Ресторан «Лещенко» вызывал большую зависть у конкурентов. Я постоянно опасался какой-нибудь пакости с их стороны. Я знал, на что могут пойти конкуренты. Имел несчастье узнать. В кафе «А.Т.» вскоре после рождения Игоря, то есть в январе 1931 года, внезапно скончались два посетителя. Один вдруг, выпив кофе, упал со стула на пол и умер, а спустя несколько минут то же самое произошло с другим. Яд в кофе подсыпал официант, подкупленный конкурентами. Поражаюсь дьявольскому хладнокровию организаторов и исполнителя этого преступления. Убить без всякой причины двух почтенных отцов семейств! Только ради того, чтобы сделать неприятное конкуренту! Уму непостижимо! Какая мерзость! Один из погибших был владельцем нескольких доходных домов, а другой — владельцем и директором кинотеатра. У обоих были семьи, дети. Владельцу «А.Т.» пришлось истратить много денег на взятки для того, чтобы обе смерти были официально объявлены следствием сердечных приступов. Не очень-то и помогло. Вся Рига удивлялась такому совпадению. Двое приятелей приходят в кафе, чтобы выпить кофе с булочками, и умирают с промежутком в несколько минут от сердечных приступов! Официант, который обслуживал умерших посетителей, сбежал в тот же день. Кажется, его так и не нашли. Этот случай нанес ощутимый урон «А.Т.». Примерно до апреля посетителей было вдвое меньше, чем обычно. Слава богу, что в моем ресторане ничего подобного не было. Мои конкуренты ограничивались тем, что распускали обо мне гадкие слухи. Слухи касались не только ресторана, но и всего остального. Когда я купил загородный дом в Кармен Сильва, сразу же пошли слухи о каких-то немыслимых оргиях, которые я якобы там устраивал. На самом же деле ничего подобного не было. В доме большей частью жили Зиночкина мама с Игорем. Я приезжал туда в редкие свободные дни. Но слухи об оргиях были настолько распространенными, что даже просочились в газеты. Любимый прием репортеров — это разместить какую-нибудь скандальную пакость под броским заголовком на первой странице, а спустя неделю дать на последней странице самым мелким шрифтом опровержение, которого никто читать не будет. Поначалу я сильно нервничал, но потом стал брать пример с Шаляпина, который говорил: «Пускай пишут, что хотят, главное, чтобы не забывали».

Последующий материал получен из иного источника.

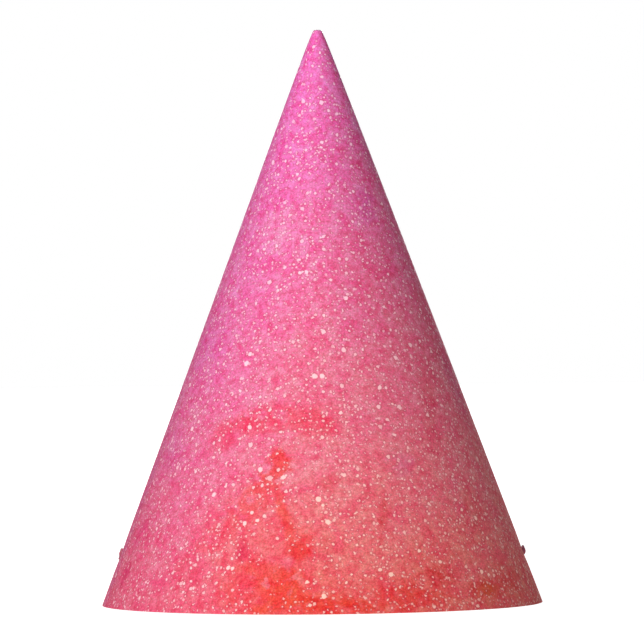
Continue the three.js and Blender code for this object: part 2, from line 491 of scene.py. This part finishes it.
def fleck_cover(graph, sheet):
    """How strongly each point is covered by a fleck, and by the darker rim round one."""
    crowding = graph.noise(sheet, 0.12, detail=3.0, roughness=0.6).outputs["Fac"]
    crowding = graph.spread(crowding, 0.35, 1.5)
    for middle, half_sizes, change in CROWDING_SPOTS:
        spot = graph.math("MULTIPLY", graph.spot(sheet, middle, half_sizes), change)
        crowding = graph.math("ADD", crowding, spot)
    wobbled = graph.vector_math("ADD", sheet, wandering(graph, sheet, 0.9, 3.0, 1.3))
    shredded = graph.vector_math("ADD", wobbled, wandering(graph, sheet, 1.6, 2.0, 1.0))

    # From large to small: cell, radii, share of the cells that hold one, opacity, seed
    layers = [
        fleck_layer(graph, wobbled, crowding, 6.5, (0.35, 0.9), 0.3, (0.65, 1.0), 1),
        fleck_layer(graph, wobbled, crowding, 2.7, (0.28, 0.6), 0.54, (0.55, 1.0), 2),
        fleck_layer(graph, shredded, crowding, 1.55, (0.18, 0.4), 0.6, (0.4, 1.0), 3),
    ]
    cover = 0.0
    rim = 0.0
    for layer_cover, layer_rim in layers:
        cover = graph.math("MAXIMUM", layer_cover, cover)
        rim = graph.math("MAXIMUM", layer_rim, rim)
    for middle, radius in LANDMARK_FLECKS:
        # The spot is 0.5 at the radius, so a fleck's blurred edge lies there
        spot = graph.spot(wobbled, middle, (2 * radius, 2 * radius))
        spot = graph.remap(spot, 0.42, 0.58, 0, 1, smooth=True)
        cover = graph.math("MAXIMUM", spot, cover)
    return cover, rim


def print_material():
    """The printed side: the wash, its stains, a band of painted shade and mottling, and pale
    flecks slightly raised.
    """
    material, graph = new_material("printed_card_face")
    sheet = graph.node("ShaderNodeUVMap", uv_map="Sheet").outputs[0]
    down, to_left, to_right = place_on_sheet(graph, sheet)
    cover, rim = fleck_cover(graph, sheet)

    colour = wash(graph, down, to_left, to_right)
    colour = mottled(graph, sheet, stained_and_shaded(graph, sheet, colour))
    rim = graph.math("MULTIPLY", rim, RIM_STRENGTH)
    colour = graph.mix(rim, colour, linear(*RIM_COLOUR))
    colour = graph.mix(1.0, colour, PRINT_DEPTH, "MULTIPLY")
    fleck_colour = graph.ramp(down, colour_stops(FLECK_COLOURS))
    cooler = graph.math("MULTIPLY", to_left, COOL_SHARE)
    fleck_colour = graph.mix(cooler, fleck_colour, linear(*FLECK_COOL))
    opacity = graph.math("MULTIPLY", cover, FLECK_OPACITY)
    colour = graph.mix(opacity, colour, fleck_colour)

    sheen = graph.noise(sheet, 0.3, detail=4.0).outputs["Fac"]
    roughness = graph.spread(sheen, 0.55, 0.68)
    roughness = graph.math("SUBTRACT", roughness, graph.math("MULTIPLY", cover, 0.06))
    fibres = graph.noise(sheet, 3.0, detail=4.0, roughness=0.6).outputs["Fac"]
    relief = graph.math("ADD", fibres, graph.math("MULTIPLY", cover, FLECK_RELIEF))
    finish_material(
        graph, colour, roughness, relief, 0.01 * MM,
        **{"IOR": 1.45, "Specular IOR Level": 0.04},
    )
    return material


def board_material(name, tone):
    """Plain uncoated board: the card's inside, and its cut edges."""
    material, graph = new_material(name)
    sheet = graph.node("ShaderNodeUVMap", uv_map="Sheet").outputs[0]
    cloud = graph.noise(sheet, 0.08, detail=4.0, roughness=0.6).outputs["Fac"]
    stretched = graph.vector_math("MULTIPLY", sheet, (1.0, 0.25, 1.0))
    fibres = graph.noise(stretched, 2.4, detail=5.0, roughness=0.65).outputs["Fac"]
    shade = graph.mix(
        graph.spread(cloud), linear(*tone), linear(*[0.97 * c for c in tone]),
    )
    grey = graph.spread(fibres, 0.35, 0.65)
    colour = graph.mix(0.35, shade, grey, "SOFT_LIGHT")
    roughness = graph.spread(fibres, 0.74, 0.86)
    finish_material(
        graph, colour, roughness, fibres, 0.02 * MM,
        **{"IOR": 1.45, "Specular IOR Level": 0.25},
    )
    return material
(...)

Был однажды такой случай. Журналист Бэлэшою, румын, совершенно не знакомый с русскими именами-отчествами, опубликовал интервью, взятое у моего несуществующего родного брата Петра Мартыновича Лещенко. Как у Петра Константиновича может быть родной брат Петр Мартынович? Ладно, пускай отцы у них разные, но какая мать назовет двоих сыновей одним и тем же именем? Петр Мартынович рассказал о Петре Константиновиче много сенсационного, то есть скандального. Рокамболь в сравнении со мной выглядел ангелочком. Я пришел в редакцию газеты и потребовал опровержения. Редактор начал спорить со мной, говоря, что он доверяет своим сотрудникам и уверен, что все, написанное Бэлэшою, — чистая правда. Тогда я попросил познакомить меня с моим родным братом. Вместо брата мне предъявили старую афишу, на которой стояло имя «Петр Мартынович». То была моя собственная афиша. Когда-то я выступал и под таким псевдонимом, преимущественно в Кишиневе. Я ответил, что афиша не доказательство, и продолжил требовать встречи с братом. Редактор сдался и напечатал вот такое опровержение: «Редакция приносит свои извинения Петру Лещенко и доводит до сведения читателей, что человек, выдававший себя за его родного брата, оказался самозваным аферистом». Все-таки редактор сумел обелить Бэлэшою, переложив вину на несуществующего афериста.